Cumhurbaşkanlığı için koca bir beş yıl… Bu kadar süre ile ilgili olarak hükümetin hem zorlukları ve hem de fırsat veya şansı var. Bu zorluklara ve fırsatlara bir bakalım.

 Hükümetin zorlukları…

- Geride kalan 21 yılın ve Cumhurbaşkanlığı Hükümet Sistemi’ne girilen 2018 sonrasının yaşanmışlıkları. Çeşitli siyasi, ekonomik, finansal, sosyal nitelikli zorluklar.

- 2020 yılının başından 2021 yılının sonuna kadar en az 2 yıl süreyle kesintisiz devam eden Covid-19 salgınının çok ağır faturası.

- Rusya-Ukrayna savaşının Karadeniz ülkelerine, Türkiye’ye ve tüm dünyaya yansıyan ve halen devam eden siyasi, ekonomik ve diplomatik sıkıntıları…

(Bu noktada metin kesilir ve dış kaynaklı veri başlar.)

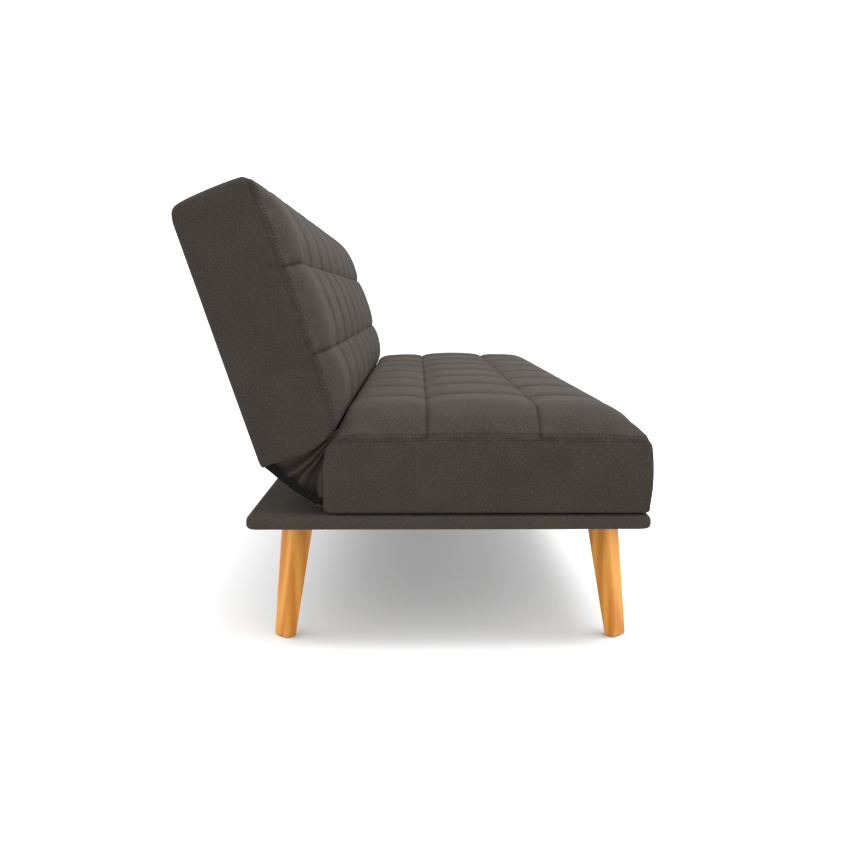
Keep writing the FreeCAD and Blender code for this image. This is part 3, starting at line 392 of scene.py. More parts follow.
# %% [markdown]
# ## A stuffed cover
# Both cushions are a boxed cover: a quilted panel, four sides and a plain panel, sewn together at
# their edges. A box-shaped lattice holds them all as one closed surface, and its lines run along
# the seams. So the quilting stays sharp, and the cloth simulation can be held at the stitches and
# puff out between them, as quilting does.


# %% The lattice
CROWDING = 0.7


def spaced_lines(stops, cells):
    """Lattice lines between the seams at stops, crowded together beside each seam."""
    lines = [stops[0]]
    for low, high, count in zip(stops, stops[1:], cells):
        for step in range(1, count + 1):
            even = step / count
            eased = (1 - math.cos(math.pi * even)) / 2
            lines.append(low + (high - low) * ((1 - CROWDING) * even + CROWDING * eased))
    return np.array(lines)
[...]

- Nihayet 6 Şubat tarihinde yaşanan ve 11 ilimizi adeta yerle bir eden Kahramanmaraş merkezli deprem felaketinin ağır yıkıntıları…

- 14 Mayıs Cumhurbaşkanlığı seçimlerinin yoğun stresi. Oldukça çetin geçen bir kampanya dönemi…

- Yine 14 Mayıs seçimleri sırasında adayların ortaya koydukları vaat yağmuru. Şimdi siyasi, ekonomik, finansal, sosyal boyutlu bu vaatlerin yerine getirilme zamanı…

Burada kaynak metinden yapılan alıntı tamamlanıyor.